| WHAT THE TASK ASKS |
Repeat, line for line, the entries printed below.

____

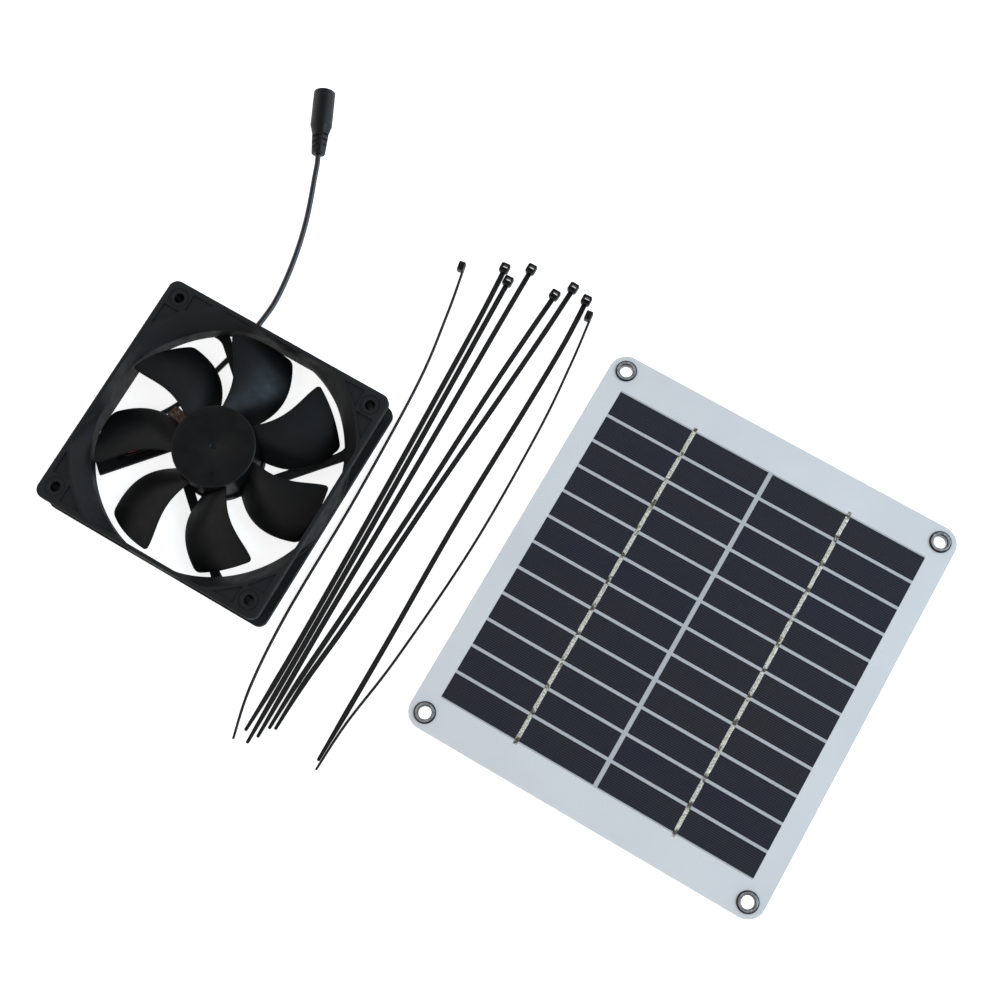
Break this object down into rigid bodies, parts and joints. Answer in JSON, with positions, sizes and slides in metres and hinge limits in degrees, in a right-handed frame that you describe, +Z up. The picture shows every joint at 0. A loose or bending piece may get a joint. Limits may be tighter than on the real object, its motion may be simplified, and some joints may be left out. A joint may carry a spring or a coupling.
{
  "type": "solar attic fan",
  "caption": "Square axial ventilation fan with sickle blades and a short lead to a barrel socket, with a frameless solar panel on corner eyelets and loose cable ties.",
  "frame": {"origin": "centre of the whole kit's box, without the lead, on the plane it lies on", "axes": "+Z up out of the fan's intake face and the panel's front; +X from the fan to the panel; +Y away from the camera, the way the lead leaves the fan"},
  "size_m": [0.3775, 0.2945, 0.025],
  "materials": {
    "fan_plastic": "satin, lightly textured",
    "impeller_plastic": "satin",
    "pressed_steel": "plain",
    "ground_steel": "ground",
    "bonded_magnet": "matt",
    "white_nylon": "matt",
    "turned_brass": "turned",
    "sintered_bronze": "oiled, porous",
    "stator_steel": "laminated",
    "copper_winding": "enamelled",
    "board_laminate": "satin",
    "chip_plastic": "matt",
    "capacitor_can": "satin",
    "label_film": "satin",
    "red_wire": "satin",
    "black_wire": "satin",
    "lead_jacket": "satin vinyl",
    "socket_plastic": "satin",
    "contact_metal": "plated",
    "tie_nylon": "satin gloss",
    "white_board": "matt",
    "bonding_film": "satin",
    "silicon_cell": "dark, fine lines",
    "clear_film": "clear, lightly embossed",
    "dark_nickel": "plated, dark",
    "box_plastic": "matt",
    "screw_steel": "plated"
  },
  "bodies": {
    "fan": {"fan_frame": "fan_plastic", "bearing_tube": "turned_brass", "sleeve_bearing": "sintered_bronze", "thrust_pad": "white_nylon", "stator_core": "stator_steel", "insulator_lower": "white_nylon", "insulator_upper": "white_nylon", "coil_1": "copper_winding", "coil_2": "copper_winding", "coil_3": "copper_winding", "coil_4": "copper_winding", "circuit_board": "board_laminate", "hall_sensor": "chip_plastic", "driver_chip": "chip_plastic", "capacitor": "capacitor_can", "motor_label": "label_film", "wire_red": "red_wire", "wire_black": "black_wire", "fan_lead": "lead_jacket", "socket_body": "socket_plastic", "socket_sleeve": "contact_metal", "socket_pin": "contact_metal"},
    "rotor": {"impeller": "impeller_plastic", "rotor_yoke": "pressed_steel", "rotor_magnet": "bonded_magnet", "rotor_shaft": "ground_steel", "shaft_clip": "white_nylon"},
    "cable_ties": {"tie_1": "tie_nylon", "tie_2": "tie_nylon", "tie_3": "tie_nylon", "tie_4": "tie_nylon", "tie_5": "tie_nylon", "tie_6": "tie_nylon", "tie_7": "tie_nylon", "tie_8": "tie_nylon"},
    "solar_panel": {"panel_board": "white_board", "bonding_sheet": "bonding_film", "cell_string_left": "silicon_cell", "cell_string_right": "silicon_cell", "front_film": "clear_film", "eyelet_1": "dark_nickel", "eyelet_2": "dark_nickel", "eyelet_3": "dark_nickel", "eyelet_4": "dark_nickel", "eyelet_washer_1": "dark_nickel", "eyelet_washer_2": "dark_nickel", "eyelet_washer_3": "dark_nickel", "eyelet_washer_4": "dark_nickel", "junction_box": "box_plastic", "junction_box_lid": "box_plastic", "lid_screw_1": "screw_steel", "lid_screw_2": "screw_steel", "lid_screw_3": "screw_steel", "lid_screw_4": "screw_steel", "cable_gland": "box_plastic", "blocking_diode": "chip_plastic", "terminal_positive": "turned_brass", "terminal_negative": "turned_brass"}
  },
  "joints": [
    {"name": "rotor_spin", "type": "hinge", "parent": "fan", "child": "rotor", "pos_m": [-0.1287, -0.0243, 0.0125], "axis": [0, 0, 1], "continuous": true},
    {"name": "panel_lift", "type": "slide", "parent": "fan", "child": "solar_panel", "axis": [0, 0, 1], "range_m": [0, 0.06]},
    {"name": "ties_lift", "type": "slide", "parent": "fan", "child": "cable_ties", "axis": [0, 0, 1], "range_m": [0, 0.06]}
  ]
}
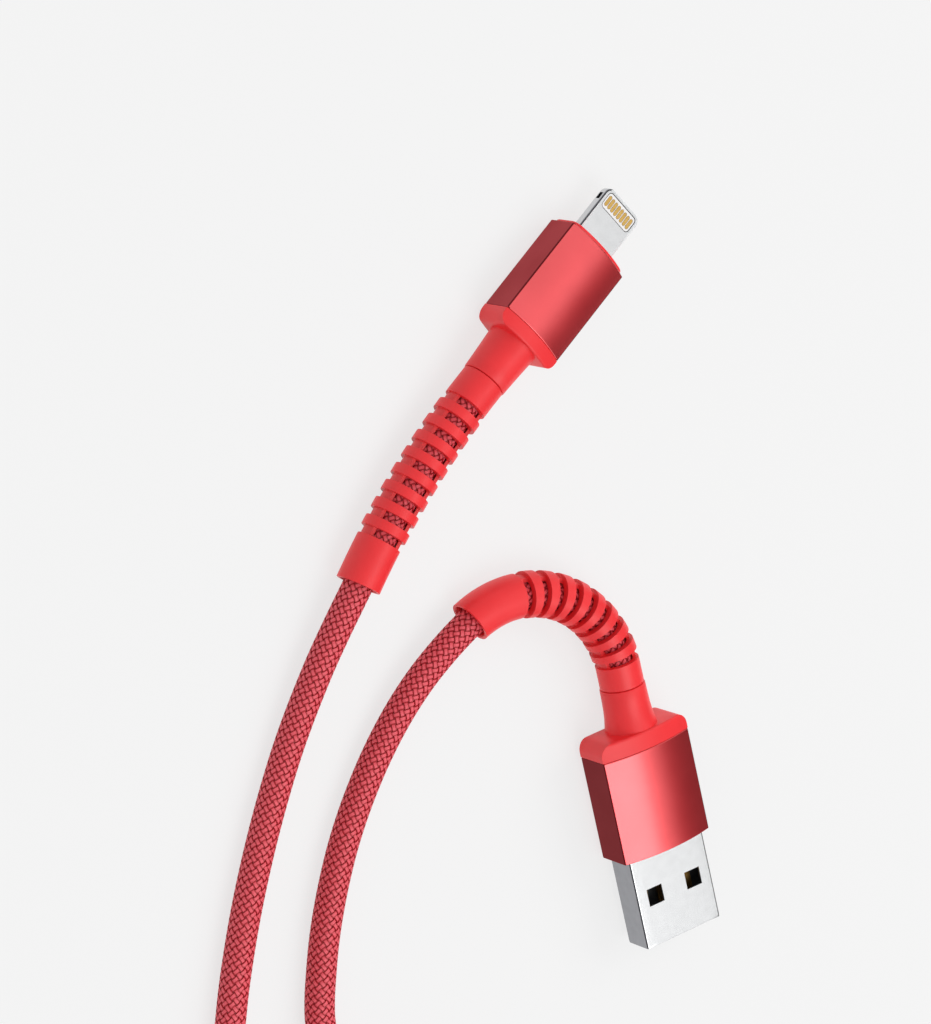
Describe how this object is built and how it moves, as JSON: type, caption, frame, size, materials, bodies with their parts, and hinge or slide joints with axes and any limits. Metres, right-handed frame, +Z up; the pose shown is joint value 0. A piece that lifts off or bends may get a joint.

____

| WRITTEN RESPONSE |
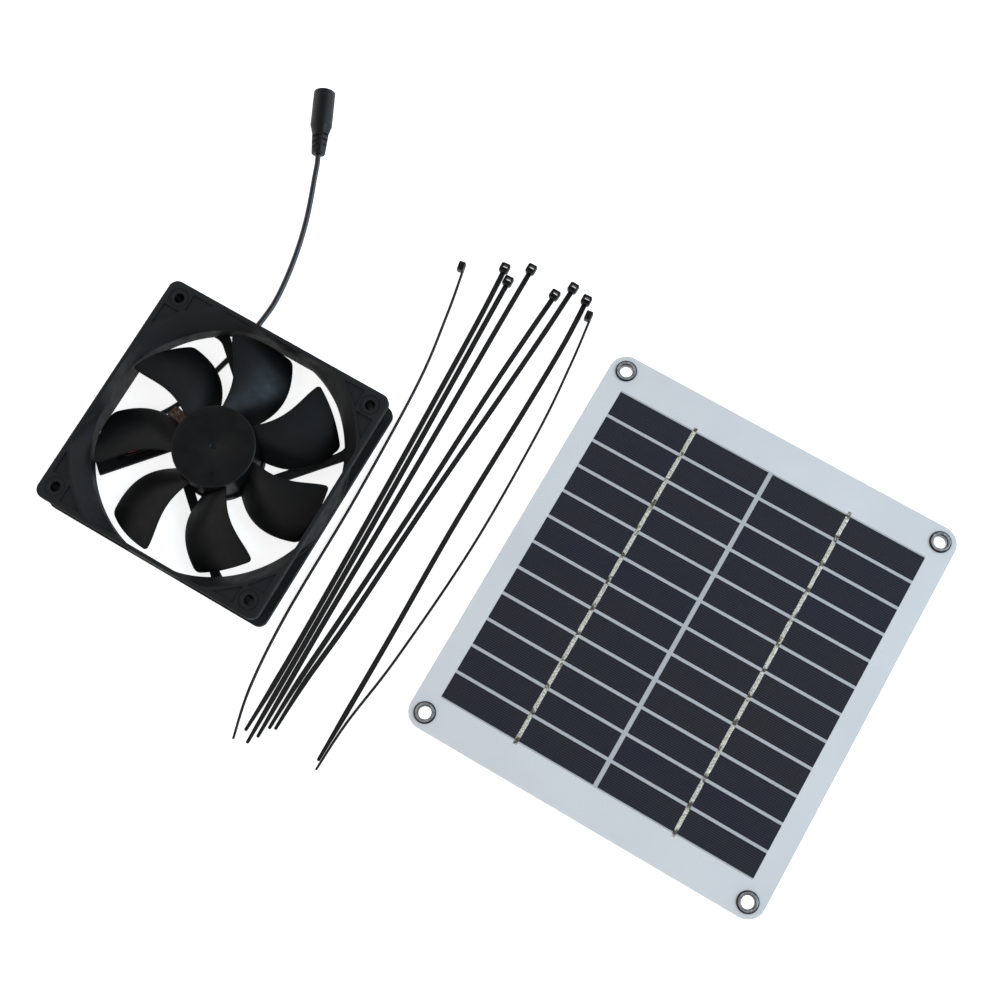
Break this object down into rigid bodies, parts and joints. Answer in JSON, with positions, sizes and slides in metres and hinge limits in degrees, in a right-handed frame that you describe, +Z up. The picture shows every joint at 0. A loose or bending piece may get a joint. Limits may be tighter than on the real object, its motion may be simplified, and some joints may be left out. A joint may carry a spring or a coupling.
{
  "type": "solar attic fan",
  "caption": "Square axial ventilation fan with sickle blades and a short lead to a barrel socket, with a frameless solar panel on corner eyelets and loose cable ties.",
  "frame": {"origin": "centre of the whole kit's box, without the lead, on the plane it lies on", "axes": "+Z up out of the fan's intake face and the panel's front; +X from the fan to the panel; +Y away from the camera, the way the lead leaves the fan"},
  "size_m": [0.3775, 0.2945, 0.025],
  "materials": {
    "fan_plastic": "satin, lightly textured",
    "impeller_plastic": "satin",
    "pressed_steel": "plain",
    "ground_steel": "ground",
    "bonded_magnet": "matt",
    "white_nylon": "matt",
    "turned_brass": "turned",
    "sintered_bronze": "oiled, porous",
    "stator_steel": "laminated",
    "copper_winding": "enamelled",
    "board_laminate": "satin",
    "chip_plastic": "matt",
    "capacitor_can": "satin",
    "label_film": "satin",
    "red_wire": "satin",
    "black_wire": "satin",
    "lead_jacket": "satin vinyl",
    "socket_plastic": "satin",
    "contact_metal": "plated",
    "tie_nylon": "satin gloss",
    "white_board": "matt",
    "bonding_film": "satin",
    "silicon_cell": "dark, fine lines",
    "clear_film": "clear, lightly embossed",
    "dark_nickel": "plated, dark",
    "box_plastic": "matt",
    "screw_steel": "plated"
  },
  "bodies": {
    "fan": {"fan_frame": "fan_plastic", "bearing_tube": "turned_brass", "sleeve_bearing": "sintered_bronze", "thrust_pad": "white_nylon", "stator_core": "stator_steel", "insulator_lower": "white_nylon", "insulator_upper": "white_nylon", "coil_1": "copper_winding", "coil_2": "copper_winding", "coil_3": "copper_winding", "coil_4": "copper_winding", "circuit_board": "board_laminate", "hall_sensor": "chip_plastic", "driver_chip": "chip_plastic", "capacitor": "capacitor_can", "motor_label": "label_film", "wire_red": "red_wire", "wire_black": "black_wire", "fan_lead": "lead_jacket", "socket_body": "socket_plastic", "socket_sleeve": "contact_metal", "socket_pin": "contact_metal"},
    "rotor": {"impeller": "impeller_plastic", "rotor_yoke": "pressed_steel", "rotor_magnet": "bonded_magnet", "rotor_shaft": "ground_steel", "shaft_clip": "white_nylon"},
    "cable_ties": {"tie_1": "tie_nylon", "tie_2": "tie_nylon", "tie_3": "tie_nylon", "tie_4": "tie_nylon", "tie_5": "tie_nylon", "tie_6": "tie_nylon", "tie_7": "tie_nylon", "tie_8": "tie_nylon"},
    "solar_panel": {"panel_board": "white_board", "bonding_sheet": "bonding_film", "cell_string_left": "silicon_cell", "cell_string_right": "silicon_cell", "front_film": "clear_film", "eyelet_1": "dark_nickel", "eyelet_2": "dark_nickel", "eyelet_3": "dark_nickel", "eyelet_4": "dark_nickel", "eyelet_washer_1": "dark_nickel", "eyelet_washer_2": "dark_nickel", "eyelet_washer_3": "dark_nickel", "eyelet_washer_4": "dark_nickel", "junction_box": "box_plastic", "junction_box_lid": "box_plastic", "lid_screw_1": "screw_steel", "lid_screw_2": "screw_steel", "lid_screw_3": "screw_steel", "lid_screw_4": "screw_steel", "cable_gland": "box_plastic", "blocking_diode": "chip_plastic", "terminal_positive": "turned_brass", "terminal_negative": "turned_brass"}
  },
  "joints": [
    {"name": "rotor_spin", "type": "hinge", "parent": "fan", "child": "rotor", "pos_m": [-0.1287, -0.0243, 0.0125], "axis": [0, 0, 1], "continuous": true},
    {"name": "panel_lift", "type": "slide", "parent": "fan", "child": "solar_panel", "axis": [0, 0, 1], "range_m": [0, 0.06]},
    {"name": "ties_lift", "type": "slide", "parent": "fan", "child": "cable_ties", "axis": [0, 0, 1], "range_m": [0, 0.06]}
  ]
}
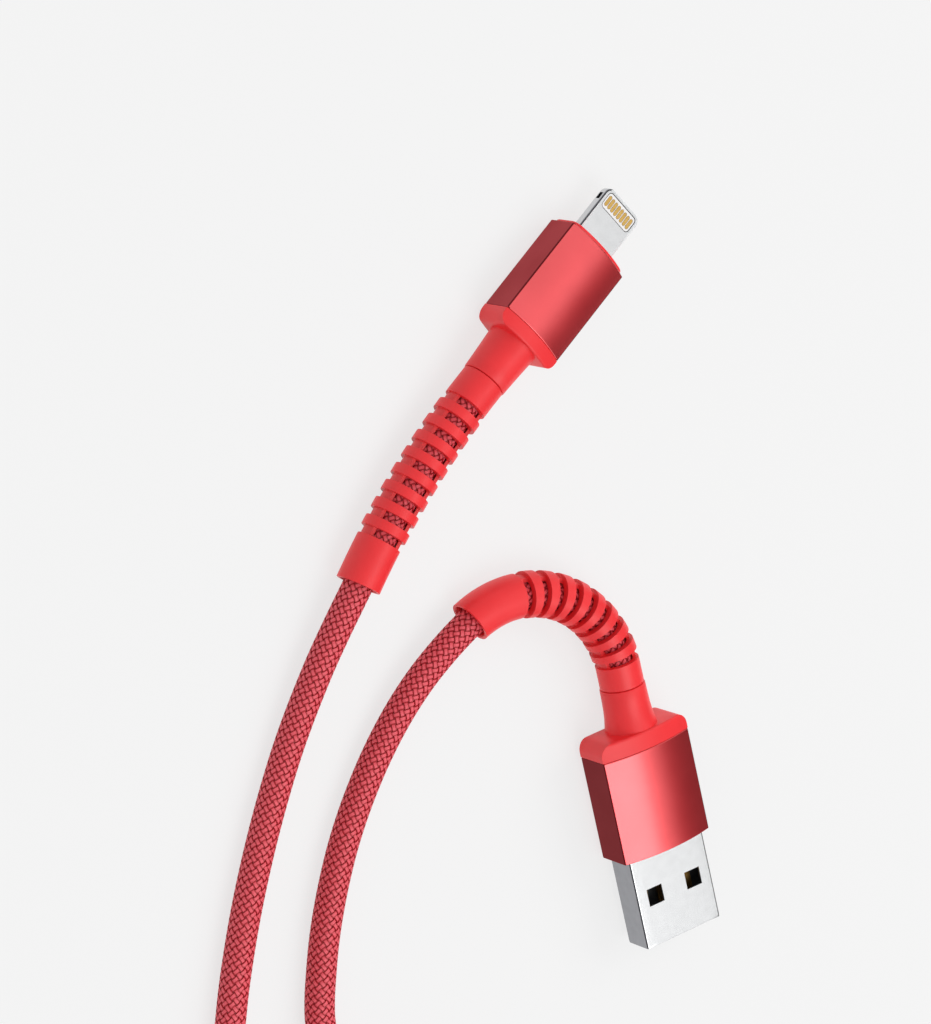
Describe how this object is built and how it moves, as JSON: type, caption, frame, size, materials, bodies with their parts, and hinge or slide joints with axes and any limits. Metres, right-handed frame, +Z up; the pose shown is joint value 0. A piece that lifts off or bends may get a joint.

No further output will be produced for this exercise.